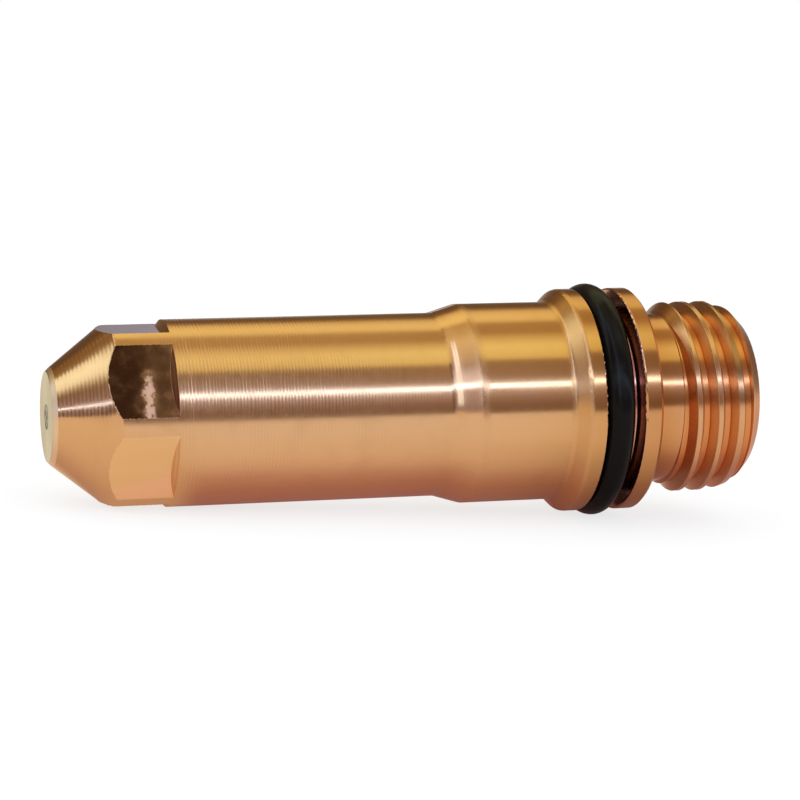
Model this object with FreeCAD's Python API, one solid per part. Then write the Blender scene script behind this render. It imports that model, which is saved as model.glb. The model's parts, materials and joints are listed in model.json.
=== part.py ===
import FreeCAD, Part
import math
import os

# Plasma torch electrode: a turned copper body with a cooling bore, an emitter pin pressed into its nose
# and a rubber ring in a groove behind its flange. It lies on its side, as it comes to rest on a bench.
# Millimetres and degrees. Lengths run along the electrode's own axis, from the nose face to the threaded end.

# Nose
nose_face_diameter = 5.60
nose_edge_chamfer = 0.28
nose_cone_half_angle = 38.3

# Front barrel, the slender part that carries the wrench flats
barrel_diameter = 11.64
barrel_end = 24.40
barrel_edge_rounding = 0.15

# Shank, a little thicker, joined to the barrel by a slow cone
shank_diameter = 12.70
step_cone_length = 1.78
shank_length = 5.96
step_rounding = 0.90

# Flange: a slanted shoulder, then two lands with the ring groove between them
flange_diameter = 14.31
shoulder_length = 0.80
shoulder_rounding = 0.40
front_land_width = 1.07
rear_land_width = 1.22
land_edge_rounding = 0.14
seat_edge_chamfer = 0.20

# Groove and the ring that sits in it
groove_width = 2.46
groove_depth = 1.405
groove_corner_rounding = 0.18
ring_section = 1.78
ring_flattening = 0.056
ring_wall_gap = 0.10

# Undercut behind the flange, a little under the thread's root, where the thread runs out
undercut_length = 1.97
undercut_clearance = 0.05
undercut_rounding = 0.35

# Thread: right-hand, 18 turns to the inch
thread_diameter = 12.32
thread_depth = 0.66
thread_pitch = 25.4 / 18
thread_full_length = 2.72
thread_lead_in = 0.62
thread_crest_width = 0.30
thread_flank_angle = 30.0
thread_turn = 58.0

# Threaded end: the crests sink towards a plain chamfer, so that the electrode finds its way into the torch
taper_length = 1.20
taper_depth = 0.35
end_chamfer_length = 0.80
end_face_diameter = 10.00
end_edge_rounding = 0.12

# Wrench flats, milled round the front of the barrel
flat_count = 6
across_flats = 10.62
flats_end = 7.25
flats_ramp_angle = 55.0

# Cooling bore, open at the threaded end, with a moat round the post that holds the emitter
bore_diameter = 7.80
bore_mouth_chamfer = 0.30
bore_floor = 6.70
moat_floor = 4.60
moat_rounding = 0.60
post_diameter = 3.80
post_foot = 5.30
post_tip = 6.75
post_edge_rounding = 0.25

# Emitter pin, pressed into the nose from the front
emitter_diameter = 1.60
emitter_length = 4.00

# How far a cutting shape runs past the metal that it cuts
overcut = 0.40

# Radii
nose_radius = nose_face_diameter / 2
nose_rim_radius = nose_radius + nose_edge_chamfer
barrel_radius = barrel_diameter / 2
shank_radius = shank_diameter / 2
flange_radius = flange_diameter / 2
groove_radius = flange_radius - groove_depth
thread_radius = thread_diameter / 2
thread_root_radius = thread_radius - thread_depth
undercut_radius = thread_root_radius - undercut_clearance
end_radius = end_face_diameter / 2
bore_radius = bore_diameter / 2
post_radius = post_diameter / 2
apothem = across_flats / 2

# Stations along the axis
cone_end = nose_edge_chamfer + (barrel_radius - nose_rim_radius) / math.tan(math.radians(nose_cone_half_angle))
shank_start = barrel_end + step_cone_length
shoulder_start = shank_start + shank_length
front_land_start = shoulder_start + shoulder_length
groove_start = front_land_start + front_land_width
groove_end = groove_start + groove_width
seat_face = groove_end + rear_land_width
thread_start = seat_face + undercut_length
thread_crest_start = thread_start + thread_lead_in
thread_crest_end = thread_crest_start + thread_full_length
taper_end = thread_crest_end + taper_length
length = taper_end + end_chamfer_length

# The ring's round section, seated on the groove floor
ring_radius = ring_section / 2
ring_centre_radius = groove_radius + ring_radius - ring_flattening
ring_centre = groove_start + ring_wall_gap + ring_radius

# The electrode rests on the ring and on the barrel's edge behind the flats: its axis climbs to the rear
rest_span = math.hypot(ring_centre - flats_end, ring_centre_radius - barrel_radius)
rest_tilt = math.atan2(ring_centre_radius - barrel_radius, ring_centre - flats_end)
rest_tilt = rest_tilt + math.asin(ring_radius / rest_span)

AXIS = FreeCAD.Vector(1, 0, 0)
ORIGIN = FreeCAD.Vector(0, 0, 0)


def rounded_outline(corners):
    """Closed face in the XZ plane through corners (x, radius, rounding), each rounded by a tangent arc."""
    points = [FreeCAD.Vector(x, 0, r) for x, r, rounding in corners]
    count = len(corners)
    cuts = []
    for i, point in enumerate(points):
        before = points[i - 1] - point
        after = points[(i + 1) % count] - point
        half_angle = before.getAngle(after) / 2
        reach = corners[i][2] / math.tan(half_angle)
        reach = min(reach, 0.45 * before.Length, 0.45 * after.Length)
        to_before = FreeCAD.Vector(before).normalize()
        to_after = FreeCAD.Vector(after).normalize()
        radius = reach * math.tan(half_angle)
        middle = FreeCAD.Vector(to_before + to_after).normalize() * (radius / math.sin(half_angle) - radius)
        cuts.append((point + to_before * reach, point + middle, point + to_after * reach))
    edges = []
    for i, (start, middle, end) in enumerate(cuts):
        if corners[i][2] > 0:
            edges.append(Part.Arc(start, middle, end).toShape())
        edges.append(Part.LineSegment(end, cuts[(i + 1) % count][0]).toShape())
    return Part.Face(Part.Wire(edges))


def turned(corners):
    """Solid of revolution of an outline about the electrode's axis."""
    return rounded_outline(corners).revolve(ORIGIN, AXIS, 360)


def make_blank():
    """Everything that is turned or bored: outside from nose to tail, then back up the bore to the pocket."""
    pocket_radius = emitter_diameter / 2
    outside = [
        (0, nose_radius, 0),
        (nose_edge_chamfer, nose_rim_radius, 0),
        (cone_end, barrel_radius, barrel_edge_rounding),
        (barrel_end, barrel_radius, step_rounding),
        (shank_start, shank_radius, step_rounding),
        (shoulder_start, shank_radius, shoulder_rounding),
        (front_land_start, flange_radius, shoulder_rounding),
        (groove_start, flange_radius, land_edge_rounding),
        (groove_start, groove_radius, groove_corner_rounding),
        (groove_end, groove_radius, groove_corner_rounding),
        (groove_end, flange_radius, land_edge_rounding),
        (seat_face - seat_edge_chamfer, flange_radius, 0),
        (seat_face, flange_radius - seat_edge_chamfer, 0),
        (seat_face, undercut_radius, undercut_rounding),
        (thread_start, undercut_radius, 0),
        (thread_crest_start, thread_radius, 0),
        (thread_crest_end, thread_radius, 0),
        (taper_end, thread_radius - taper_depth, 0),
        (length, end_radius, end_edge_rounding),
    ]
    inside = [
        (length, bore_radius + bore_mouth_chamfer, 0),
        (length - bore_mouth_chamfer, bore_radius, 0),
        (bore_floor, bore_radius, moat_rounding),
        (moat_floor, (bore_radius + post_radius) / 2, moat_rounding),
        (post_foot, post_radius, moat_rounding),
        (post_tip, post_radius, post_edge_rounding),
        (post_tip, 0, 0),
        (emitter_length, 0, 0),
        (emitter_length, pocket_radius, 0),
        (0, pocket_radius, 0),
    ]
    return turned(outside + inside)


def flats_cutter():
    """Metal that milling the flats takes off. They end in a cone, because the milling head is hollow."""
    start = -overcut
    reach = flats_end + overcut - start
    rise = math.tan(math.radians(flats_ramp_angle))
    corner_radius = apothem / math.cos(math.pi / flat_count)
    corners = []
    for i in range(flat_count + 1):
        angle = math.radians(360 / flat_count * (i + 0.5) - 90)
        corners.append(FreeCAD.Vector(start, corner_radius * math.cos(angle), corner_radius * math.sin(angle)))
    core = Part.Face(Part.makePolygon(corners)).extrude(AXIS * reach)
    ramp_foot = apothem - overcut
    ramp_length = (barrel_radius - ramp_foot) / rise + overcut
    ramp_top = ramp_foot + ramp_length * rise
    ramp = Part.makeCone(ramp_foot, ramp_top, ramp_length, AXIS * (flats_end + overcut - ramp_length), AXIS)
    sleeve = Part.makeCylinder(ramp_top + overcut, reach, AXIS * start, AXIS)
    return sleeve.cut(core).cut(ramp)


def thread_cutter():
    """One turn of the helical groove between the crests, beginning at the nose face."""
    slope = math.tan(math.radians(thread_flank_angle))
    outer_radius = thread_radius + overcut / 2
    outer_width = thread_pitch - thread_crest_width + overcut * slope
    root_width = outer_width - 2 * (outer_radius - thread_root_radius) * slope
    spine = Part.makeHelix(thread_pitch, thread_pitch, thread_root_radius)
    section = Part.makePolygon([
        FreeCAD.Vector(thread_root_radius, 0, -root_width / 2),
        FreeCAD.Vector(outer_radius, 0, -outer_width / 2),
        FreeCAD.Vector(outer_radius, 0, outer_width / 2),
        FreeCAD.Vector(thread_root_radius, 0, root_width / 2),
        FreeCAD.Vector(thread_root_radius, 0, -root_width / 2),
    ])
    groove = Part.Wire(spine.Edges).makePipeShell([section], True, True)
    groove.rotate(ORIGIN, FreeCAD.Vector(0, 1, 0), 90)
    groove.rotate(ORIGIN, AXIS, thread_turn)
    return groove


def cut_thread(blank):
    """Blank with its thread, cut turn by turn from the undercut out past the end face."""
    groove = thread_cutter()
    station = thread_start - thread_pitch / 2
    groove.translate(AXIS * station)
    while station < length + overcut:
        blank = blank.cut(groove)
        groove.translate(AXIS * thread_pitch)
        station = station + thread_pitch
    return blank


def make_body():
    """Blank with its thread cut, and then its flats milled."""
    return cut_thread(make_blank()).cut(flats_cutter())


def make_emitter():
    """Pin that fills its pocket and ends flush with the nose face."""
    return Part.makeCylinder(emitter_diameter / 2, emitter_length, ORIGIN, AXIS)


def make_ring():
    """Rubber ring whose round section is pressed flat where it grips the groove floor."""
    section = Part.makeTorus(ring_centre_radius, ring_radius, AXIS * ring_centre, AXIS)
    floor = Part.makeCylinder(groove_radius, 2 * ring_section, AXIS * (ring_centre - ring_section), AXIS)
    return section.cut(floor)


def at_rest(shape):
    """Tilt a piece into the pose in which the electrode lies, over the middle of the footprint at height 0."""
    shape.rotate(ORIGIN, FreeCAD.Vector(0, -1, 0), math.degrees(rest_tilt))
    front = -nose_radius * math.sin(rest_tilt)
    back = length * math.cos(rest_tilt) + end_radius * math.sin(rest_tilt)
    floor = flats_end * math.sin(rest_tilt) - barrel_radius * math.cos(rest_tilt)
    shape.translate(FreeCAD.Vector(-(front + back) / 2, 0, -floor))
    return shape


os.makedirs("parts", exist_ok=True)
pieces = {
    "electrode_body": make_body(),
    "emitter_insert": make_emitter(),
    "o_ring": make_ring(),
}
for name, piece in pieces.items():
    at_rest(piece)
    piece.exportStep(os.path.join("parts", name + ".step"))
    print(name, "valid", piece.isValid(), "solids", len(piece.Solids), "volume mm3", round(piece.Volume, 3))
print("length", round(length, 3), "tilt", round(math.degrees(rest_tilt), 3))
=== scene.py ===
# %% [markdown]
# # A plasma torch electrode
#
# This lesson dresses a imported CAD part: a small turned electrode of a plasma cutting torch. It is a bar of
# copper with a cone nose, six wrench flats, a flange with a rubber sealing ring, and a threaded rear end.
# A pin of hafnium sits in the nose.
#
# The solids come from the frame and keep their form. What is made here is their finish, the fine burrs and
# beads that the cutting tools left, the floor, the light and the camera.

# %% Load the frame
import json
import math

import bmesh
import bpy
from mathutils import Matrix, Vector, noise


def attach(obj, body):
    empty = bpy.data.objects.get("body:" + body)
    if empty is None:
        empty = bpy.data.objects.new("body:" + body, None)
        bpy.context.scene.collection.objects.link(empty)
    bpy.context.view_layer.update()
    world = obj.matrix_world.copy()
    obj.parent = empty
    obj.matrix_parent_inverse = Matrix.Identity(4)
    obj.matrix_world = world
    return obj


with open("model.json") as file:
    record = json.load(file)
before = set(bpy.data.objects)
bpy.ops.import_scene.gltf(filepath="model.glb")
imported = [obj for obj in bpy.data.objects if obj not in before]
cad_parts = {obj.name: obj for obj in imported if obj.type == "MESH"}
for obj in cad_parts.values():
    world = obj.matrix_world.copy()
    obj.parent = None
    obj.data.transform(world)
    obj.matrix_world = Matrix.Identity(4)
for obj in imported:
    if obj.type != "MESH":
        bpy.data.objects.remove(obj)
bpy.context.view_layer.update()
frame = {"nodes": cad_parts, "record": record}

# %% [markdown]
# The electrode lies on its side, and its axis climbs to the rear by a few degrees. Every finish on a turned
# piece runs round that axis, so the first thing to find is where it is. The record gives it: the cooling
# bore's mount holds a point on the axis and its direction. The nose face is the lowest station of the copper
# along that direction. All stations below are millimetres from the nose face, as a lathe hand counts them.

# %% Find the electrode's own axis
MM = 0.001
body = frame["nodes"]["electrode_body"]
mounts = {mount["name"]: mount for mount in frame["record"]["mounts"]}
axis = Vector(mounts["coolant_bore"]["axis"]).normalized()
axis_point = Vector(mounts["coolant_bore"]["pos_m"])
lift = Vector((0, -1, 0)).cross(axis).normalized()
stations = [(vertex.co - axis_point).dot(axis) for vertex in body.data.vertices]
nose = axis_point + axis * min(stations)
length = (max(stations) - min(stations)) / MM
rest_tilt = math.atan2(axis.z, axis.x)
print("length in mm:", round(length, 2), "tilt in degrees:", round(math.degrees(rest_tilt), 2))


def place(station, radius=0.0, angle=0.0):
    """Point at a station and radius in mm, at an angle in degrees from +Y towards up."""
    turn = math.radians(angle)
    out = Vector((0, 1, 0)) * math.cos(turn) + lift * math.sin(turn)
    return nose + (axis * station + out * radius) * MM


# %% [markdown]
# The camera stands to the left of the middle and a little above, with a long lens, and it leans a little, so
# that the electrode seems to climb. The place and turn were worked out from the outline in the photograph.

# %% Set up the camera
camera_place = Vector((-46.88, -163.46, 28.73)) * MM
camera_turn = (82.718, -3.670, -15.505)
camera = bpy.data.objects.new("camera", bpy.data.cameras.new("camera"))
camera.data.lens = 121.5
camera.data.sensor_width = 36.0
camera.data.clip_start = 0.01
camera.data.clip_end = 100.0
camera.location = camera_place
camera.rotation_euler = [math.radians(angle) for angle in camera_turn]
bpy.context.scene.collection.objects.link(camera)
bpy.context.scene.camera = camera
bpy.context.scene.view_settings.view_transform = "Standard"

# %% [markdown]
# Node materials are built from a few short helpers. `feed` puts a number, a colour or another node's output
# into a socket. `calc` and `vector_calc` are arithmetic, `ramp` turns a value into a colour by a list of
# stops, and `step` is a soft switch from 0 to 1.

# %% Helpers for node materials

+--

Transcribe nothing but the lines from the line with "back = length" through the line with "in imported if", reproducing each exactly.

*Task solution*.
    back = length * math.cos(rest_tilt) + end_radius * math.sin(rest_tilt)
    floor = flats_end * math.sin(rest_tilt) - barrel_radius * math.cos(rest_tilt)
    shape.translate(FreeCAD.Vector(-(front + back) / 2, 0, -floor))
    return shape


os.makedirs("parts", exist_ok=True)
pieces = {
    "electrode_body": make_body(),
    "emitter_insert": make_emitter(),
    "o_ring": make_ring(),
}
for name, piece in pieces.items():
    at_rest(piece)
    piece.exportStep(os.path.join("parts", name + ".step"))
    print(name, "valid", piece.isValid(), "solids", len(piece.Solids), "volume mm3", round(piece.Volume, 3))
print("length", round(length, 3), "tilt", round(math.degrees(rest_tilt), 3))
=== scene.py ===
# %% [markdown]
# # A plasma torch electrode
#
# This lesson dresses a imported CAD part: a small turned electrode of a plasma cutting torch. It is a bar of
# copper with a cone nose, six wrench flats, a flange with a rubber sealing ring, and a threaded rear end.
# A pin of hafnium sits in the nose.
#
# The solids come from the frame and keep their form. What is made here is their finish, the fine burrs and
# beads that the cutting tools left, the floor, the light and the camera.

# %% Load the frame
import json
import math

import bmesh
import bpy
from mathutils import Matrix, Vector, noise


def attach(obj, body):
    empty = bpy.data.objects.get("body:" + body)
    if empty is None:
        empty = bpy.data.objects.new("body:" + body, None)
        bpy.context.scene.collection.objects.link(empty)
    bpy.context.view_layer.update()
    world = obj.matrix_world.copy()
    obj.parent = empty
    obj.matrix_parent_inverse = Matrix.Identity(4)
    obj.matrix_world = world
    return obj


with open("model.json") as file:
    record = json.load(file)
before = set(bpy.data.objects)
bpy.ops.import_scene.gltf(filepath="model.glb")
imported = [obj for obj in bpy.data.objects if obj not in before]
cad_parts = {obj.name: obj for obj in imported if obj.type == "MESH"}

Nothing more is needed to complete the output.